At least that's what the report seemed to say. When it was released, entire pages were blacked out, ostensibly for security reasons.
But recently, the Washington-based National Security Archive found a surprise in its mailbox: a mostly uncut copy of the report. The editor of a legal publication had requested an unedited version of the 48-page report under the Freedom of Information Act two years ago. By the time the government handed it over last month, the requester, Daniel Kowalski of Bender's Immigration Bulletin, had lost interest. So he mailed the report to the archive, an independent institute that collects and publishes declassified documents obtained through the FOIA. Its library, containing hundreds of thousands of once-secret notes, memos and reports, illuminates many of history's most significant, and clandestine, decisions and events.

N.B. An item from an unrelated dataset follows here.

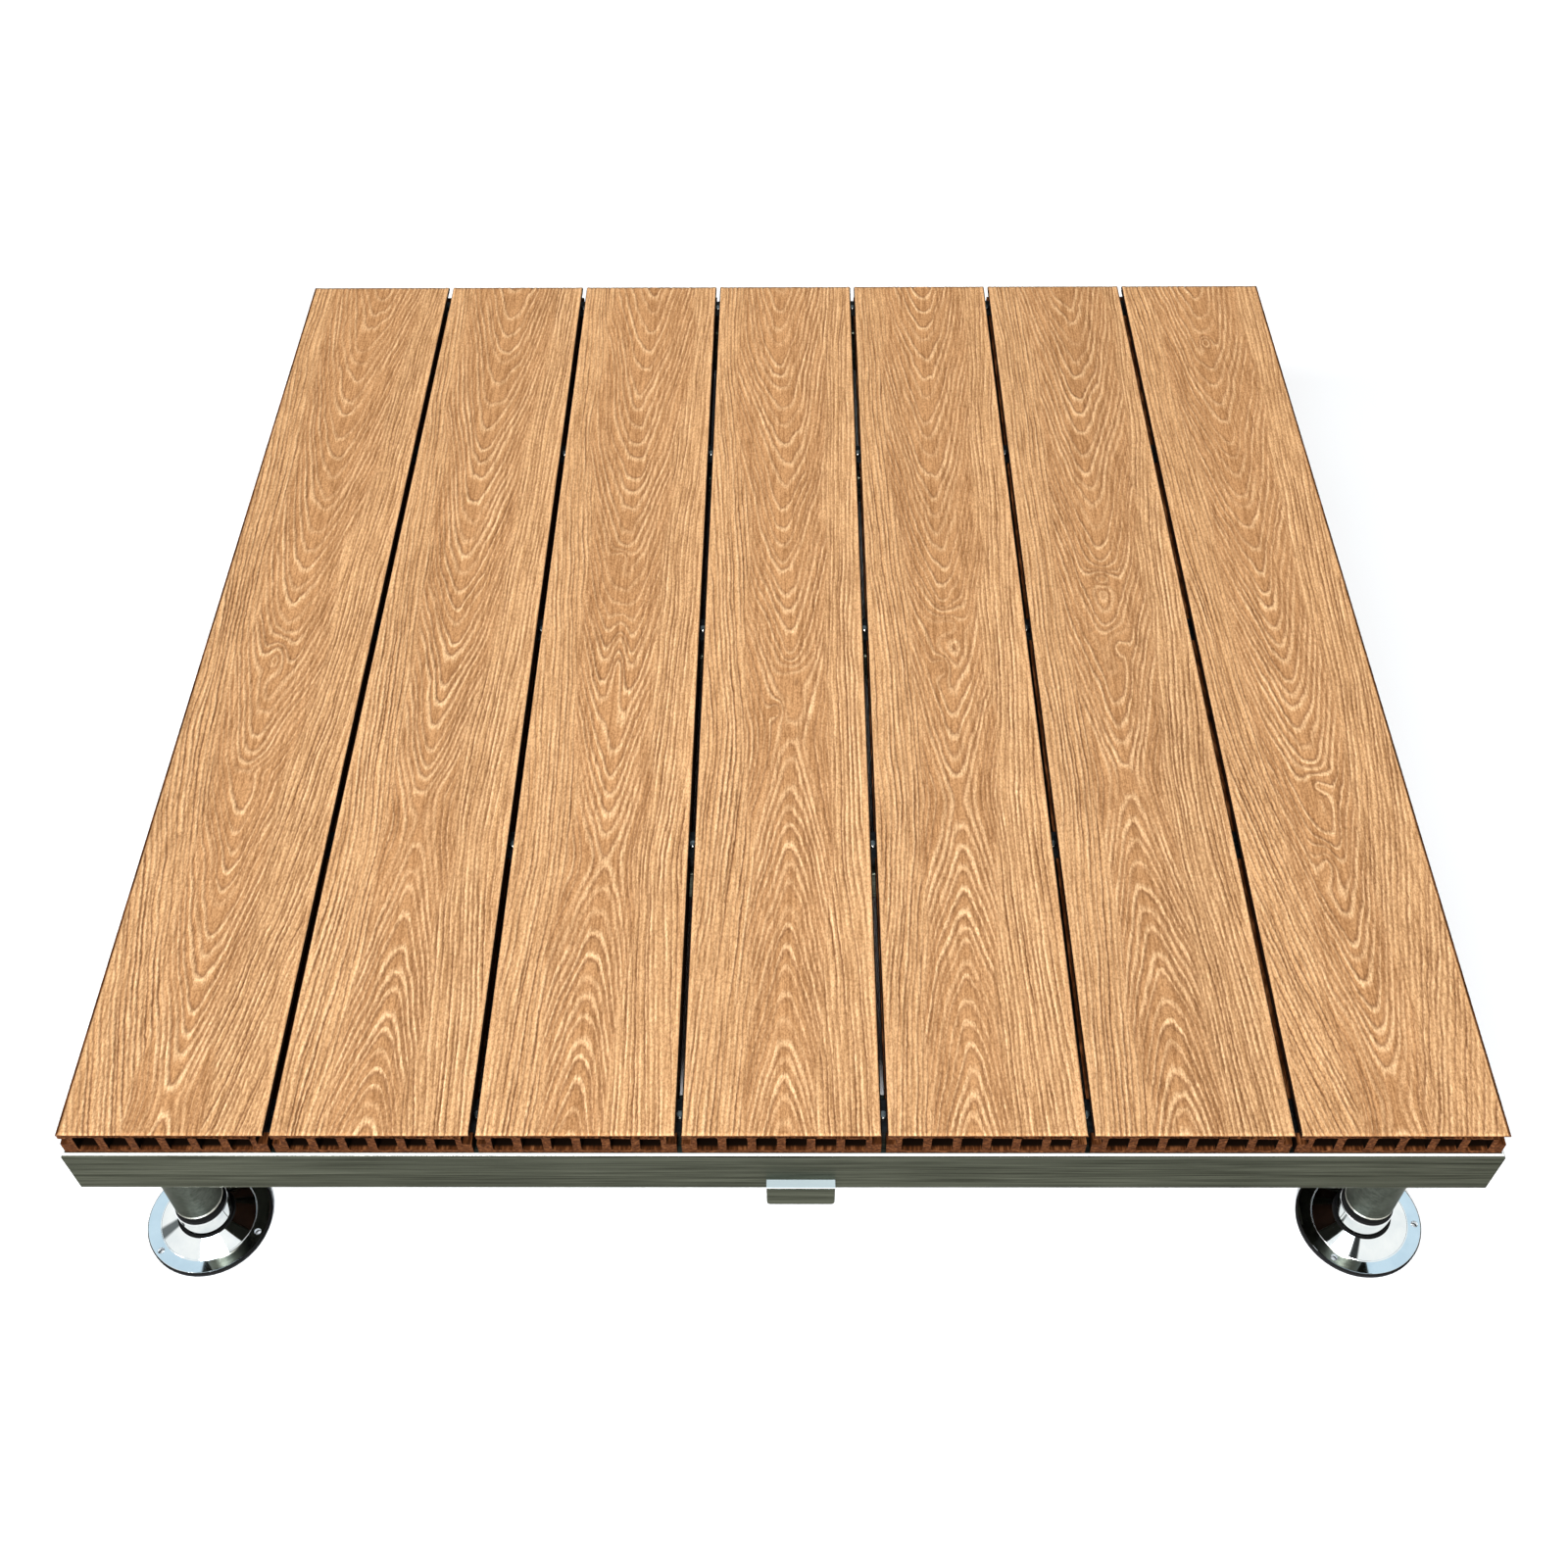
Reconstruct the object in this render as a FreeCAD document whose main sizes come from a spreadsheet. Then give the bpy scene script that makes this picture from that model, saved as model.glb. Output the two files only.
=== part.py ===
# Raised interlocking deck tile: hollow composite boards clipped to a welded square-tube frame
# that stands on four legs with levelling feet.
# Origin: on the ground under the middle of the tile. X runs across the boards, Y along them to the
# rear, Z up. The interlocking key is at the front. Millimetres.

import FreeCAD, Part
import os
import Sketcher

SIZES = {
    # Deck as a whole
    "deck_width": 1010.0,
    "deck_length": 1012.0,
    "deck_height": 217.0,
    # Hollow boards: the two outer ones are wider
    "board_count": 7,
    "edge_board_width": 144.0,
    "board_gap": 5.0,
    "board_thick": 25.0,
    "board_round": 2.0,
    "top_skin": 4.0,
    "bottom_skin": 3.5,
    "solid_edge": 10.0,
    "chamber_count": 6,
    "chamber_web": 5.9,
    "chamber_corner": 1.2,
    # Groove in each board side that takes the clips, and the lip below it
    "groove_depth": 6.0,
    "groove_drop": 6.0,
    "groove_height": 7.0,
    "lip_step": 0.7,
    # Frame of square tube: how far it shows beyond the boards, and its section
    "side_reveal": 4.0,
    "end_reveal": 3.0,
    "rail_size": 50.0,
    "rail_wall": 2.0,
    "rail_round": 3.0,
    "rail_inner_round": 1.0,
    # Joists, open channels between the side rails
    "joist_count": 3,
    "joist_width": 40.0,
    "joist_depth": 30.0,
    "joist_wall": 2.0,
    "joist_round": 3.0,
    # Clips in the grooves, with two tabs that set the gap
    "clip_length": 26.0,
    "clip_sheet": 1.2,
    "clip_side_play": 1.0,
    "clip_tab_width": 3.2,
    # Pan-head screws: clips, outer boards and key
    "screw_radius": 1.6,
    "screw_head_radius": 3.4,
    "screw_head_height": 2.2,
    "clip_screw_length": 18.0,
    "edge_screw_length": 14.0,
    "edge_screw_web": 3,
    "key_screw_radius": 2.5,
    "key_screw_head_radius": 4.6,
    "key_screw_head_height": 3.0,
    "key_screw_length": 12.0,
    "screw_head_bevel": 0.8,
    # Key on the front rail: a profile with a leaf under the rail
    "key_offset": 13.7,
    "key_width": 49.4,
    "key_reach": 7.0,
    "key_rise": 14.4,
    "key_drop": 11.2,
    "key_leaf": 42.0,
    "key_wall": 3.0,
    "key_corner": 3.0,
    "key_front_round": 1.2,
    "key_screw_spacing": 28.0,
    # Notch in the rear rail that takes the next tile's key
    "notch_play": 1.2,
    "notch_overrun": 1.0,
    # Legs
    "leg_side_inset": 47.0,
    "leg_end_inset": 44.0,
    "plate_setback": 6.0,
    "plate_size": 94.0,
    "plate_thick": 5.0,
    "plate_corner": 12.0,
    "leg_radius": 19.05,
    "leg_wall": 2.0,
    "leg_clearance": 42.0,
    "collar_height": 2.4,
    "insert_height": 16.0,
    # Levelling feet
    "stud_radius": 8.0,
    "stud_play": 0.3,
    "stud_headroom": 33.0,
    "stud_seat": 16.0,
    "stud_bevel": 1.5,
    "pad_radius": 49.0,
    "pad_inner_radius": 37.5,
    "pad_thick": 2.0,
    "flange_radius": 49.0,
    "flange_thick": 3.2,
    "flange_round": 1.5,
    "flat_ring_radius": 38.3,
    "cone_top_radius": 22.6,
    "cone_top_height": 13.6,
    "neck_radius": 20.7,
    "neck_top_radius": 18.8,
    "neck_round_start": 31.0,
    "neck_height": 33.2,
    "neck_groove": 1.4,
    "hub_floor": 9.0,
    "hub_setback": 1.0,
    "foot_hole_radius": 2.75,
    "foot_hole_circle": 87.0,
    "foot_hole_count": 3,
}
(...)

"So many of these secrecy stamps look like Nixon's madman theory in operation," said Thomas S. Blanton, director of the National Security Archive. "If everybody thinks you're just not rational, that keeps them off balance, whether they are your fellow bureaucrats, your outside critics, or even your international criminals and terrorists."
Often, secrecy-related edits aren't about national security -- or madness -- as much as they are about convenience. Although some of the redacted information is truly sensitive, some is merely embarrassing to the government. Other cuts reflect the bureaucratic fact that it's easier to keep information secret than to risk releasing too much.